I think Westwood Station is trying hard to avoid this, but who really knows what will happen?
Several months ago, Gerald Nealy, of Baltimore InnerSpace, blogged extensively about several developments around Baltimore that he describes as Edge Cities in the making. It's the kind of analysis I wish I was qualified to write about our own Westwood Station. And there are many articles about Smart Growth to digest, like this piece by Robert Goodspeed who talks about gaining grassroots support for Smart Growth policies.
I think the alternative to growth is stagnation, so I am supportive of the project. I do wish there was more discussion of the vision behind it and some way in the community to think about this as more than just a tax revenue source or traffic magnet. Time will tell the fate of our growth.
7 comments
I have lived in towns with traffic all my life. It is a fact of life that as more people move to the burbs, traffic will increase. Westwood has there share (as 109 goes through what I guess you could consider there downtown) but much less than many other towns. As I said, they do not have to worry about Westwood Station but more about development in their town which is another mute point since Westwood has very little developable land.
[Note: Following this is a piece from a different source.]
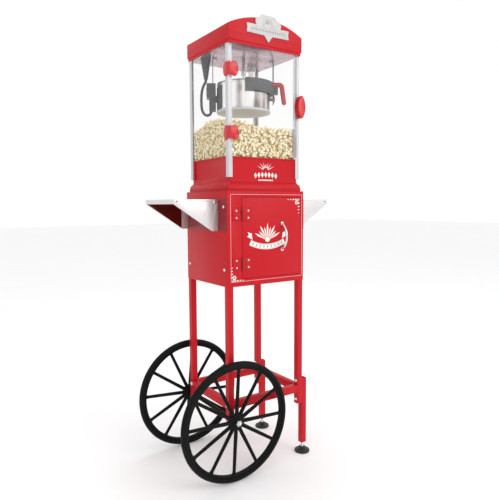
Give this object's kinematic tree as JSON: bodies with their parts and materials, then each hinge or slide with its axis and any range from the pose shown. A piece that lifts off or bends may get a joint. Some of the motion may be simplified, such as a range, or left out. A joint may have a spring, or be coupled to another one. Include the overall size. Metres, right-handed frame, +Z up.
{
  "type": "popcorn cart",
  "caption": "Two-wheeled cart with a storage cabinet, flip-up side shelves and a glass-sided popcorn machine with a tilting kettle under a curved canopy.",
  "frame": {"origin": "on the floor under the middle of the whole object, wheels and shelves included", "axes": "+Z up, +X to the right along the front, +Y from the front to the back; the case door and cabinet door face -Y"},
  "size_m": [0.618, 0.358, 1.412],
  "materials": {
    "red_paint": "glossy red paint",
    "dark_red_paint": "dark red paint",
    "black_paint": "satin black paint",
    "tyre": "matt black rubber",
    "zinc": "bright plated steel",
    "stainless": "brushed stainless steel",
    "white_aluminium": "pale anodised aluminium",
    "glass": "clear tempered glass",
    "red_plastic": "glossy red plastic",
    "black_plastic": "matt black plastic",
    "black_rubber": "soft black rubber",
    "popcorn": "popped corn, matt and uneven",
    "kettle_steel": "spun stainless steel",
    "mirror_ceiling": "polished metal panel",
    "pewter": "cast grey metal",
    "dark_steel": "dark oiled steel",
    "lamp_glass": "frosted warm white lamp glass"
  },
  "bodies": {
    "root": {"leg_front_left": "red_paint", "leg_front_right": "red_paint", "leg_back_left": "red_paint", "leg_back_right": "red_paint", "rail_front": "red_paint", "rail_back": "red_paint", "side_rails": "red_paint", "foot_leg_front": "red_paint", "foot_leg_back": "red_paint", "axle": "black_paint", "frame_fasteners": "zinc", "cabinet_shell": "red_paint", "cabinet_front_frame": "red_paint", "cabinet_top": "red_paint", "door_hinges_fixed": "red_paint", "shelf_wall_plates": "dark_red_paint", "shelf_pins": "zinc", "machine_base": "red_paint", "popcorn_tray": "stainless", "popcorn": "popcorn", "corner_posts": "white_aluminium", "glass_left": "glass", "glass_right": "glass", "glass_back": "glass", "glass_door_hinges": "red_plastic", "canopy": "red_paint", "plaque": "pewter", "ceiling_panel": "mirror_ceiling", "hanger_arms": "dark_steel", "drive_motor": "dark_steel", "kettle_connector": "black_plastic", "kettle_lead": "black_rubber", "strain_relief": "black_rubber", "lamp": "lamp_glass", "power_inlet": "black_plastic"},
    "front_wheel": {"wheel_front": "black_paint", "tyre_front": "tyre"},
    "back_wheel": {"wheel_back": "black_paint", "tyre_back": "tyre"},
    "front_foot": {"levelling_foot_front": "black_plastic"},
    "back_foot": {"levelling_foot_back": "black_plastic"},
    "cabinet_door": {"cart_door": "red_paint", "door_hinge_leaves": "red_paint", "door_pull": "zinc"},
    "left_shelf": {"shelf_left": "stainless"},
    "right_shelf": {"shelf_right": "stainless"},
    "case_door": {"glass_door": "glass", "glass_door_clips": "red_plastic", "glass_door_knob": "red_plastic"},
    "kettle": {"kettle_pot": "kettle_steel", "kettle_base_pan": "kettle_steel", "kettle_guard": "black_plastic", "kettle_handle": "red_plastic", "kettle_strap": "dark_steel"},
    "front_lid": {"lid_front": "kettle_steel"},
    "rear_lid": {"lid_rear": "kettle_steel"},
    "kettle_stirrer": {"stirrer": "kettle_steel"},
    "drive": {"drive_shaft": "dark_steel"},
    "heat_switch": {"rocker_heat": "black_plastic"},
    "light_switch": {"rocker_light": "black_plastic"}
  },
  "joints": [
    {"name": "front_wheel_spin", "type": "hinge", "parent": "root", "child": "front_wheel", "pos_m": [-0.122, -0.155, 0.187], "axis": [0, 1, 0], "continuous": true},
    {"name": "back_wheel_spin", "type": "hinge", "parent": "root", "child": "back_wheel", "pos_m": [-0.122, 0.155, 0.187], "axis": [0, 1, 0], "continuous": true},
    {"name": "front_foot_screw", "type": "slide", "parent": "root", "child": "front_foot", "axis": [0, 0, 1], "range_m": [-0.012, 0]},
    {"name": "back_foot_screw", "type": "slide", "parent": "root", "child": "back_foot", "axis": [0, 0, 1], "range_m": [-0.012, 0]},
    {"name": "cabinet_door_hinge", "type": "hinge", "parent": "root", "child": "cabinet_door", "pos_m": [-0.081, -0.133, 0.744], "axis": [0, 0, -1], "range_deg": [0, 110]},
    {"name": "left_shelf_hinge", "type": "hinge", "parent": "root", "child": "left_shelf", "pos_m": [-0.146, 0.021, 0.853], "axis": [0, 1, 0], "range_deg": [0, 90]},
    {"name": "right_shelf_hinge", "type": "hinge", "parent": "root", "child": "right_shelf", "pos_m": [0.172, 0.021, 0.853], "axis": [0, -1, 0], "range_deg": [0, 90]},
    {"name": "case_door_hinge", "type": "hinge", "parent": "root", "child": "case_door", "pos_m": [-0.1205, -0.1275, 1.153], "axis": [0, 0, -1], "range_deg": [0, 110]},
    {"name": "kettle_tilt", "type": "hinge", "parent": "root", "child": "kettle", "pos_m": [0.013, 0, 1.188], "axis": [0.866, -0.5, 0], "range_deg": [0, 45]},
    {"name": "front_lid_hinge", "type": "hinge", "parent": "kettle", "child": "front_lid", "pos_m": [0.0045, -0.01472, 1.2377], "axis": [-0.866, 0.5, 0], "range_deg": [0, 75]},
    {"name": "rear_lid_hinge", "type": "hinge", "parent": "kettle", "child": "rear_lid", "pos_m": [0.0215, 0.01472, 1.2377], "axis": [0.866, -0.5, 0], "range_deg": [0, 75]},
    {"name": "stirrer_spin", "type": "hinge", "parent": "kettle", "child": "kettle_stirrer", "pos_m": [0.013, 0, 1.188], "axis": [0, 0, 1], "continuous": true},
    {"name": "drive_spin", "type": "hinge", "parent": "root", "child": "drive", "pos_m": [0.013, 0, 1.27], "axis": [0, 0, 1], "continuous": true},
    {"name": "heat_switch_rock", "type": "hinge", "parent": "root", "child": "heat_switch", "pos_m": [-0.027, 0.111, 0.95], "axis": [1, 0, 0], "range_deg": [0, 20]},
    {"name": "light_switch_rock", "type": "hinge", "parent": "root", "child": "light_switch", "pos_m": [0.001, 0.111, 0.95], "axis": [1, 0, 0], "range_deg": [0, 20]}
  ],
  "couplings": [
    {"joint": "drive_spin", "follows": "stirrer_spin", "ratio": 1}
  ]
}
So, quite yer bitchin.
Westwood Station will be built near University Ave. I know the areas that you are refering to and we are not talking about where the majority of Westwoodians live and/or will be bothered by increased traffic. I know of the areas that you speak of. One such area borders Dedham (where I live) and where there is already much traffic.
Traffic is a fact of life. Do you realize that for everyone town that does not want traffic another town gets the runoff? What about the quality of life for other people?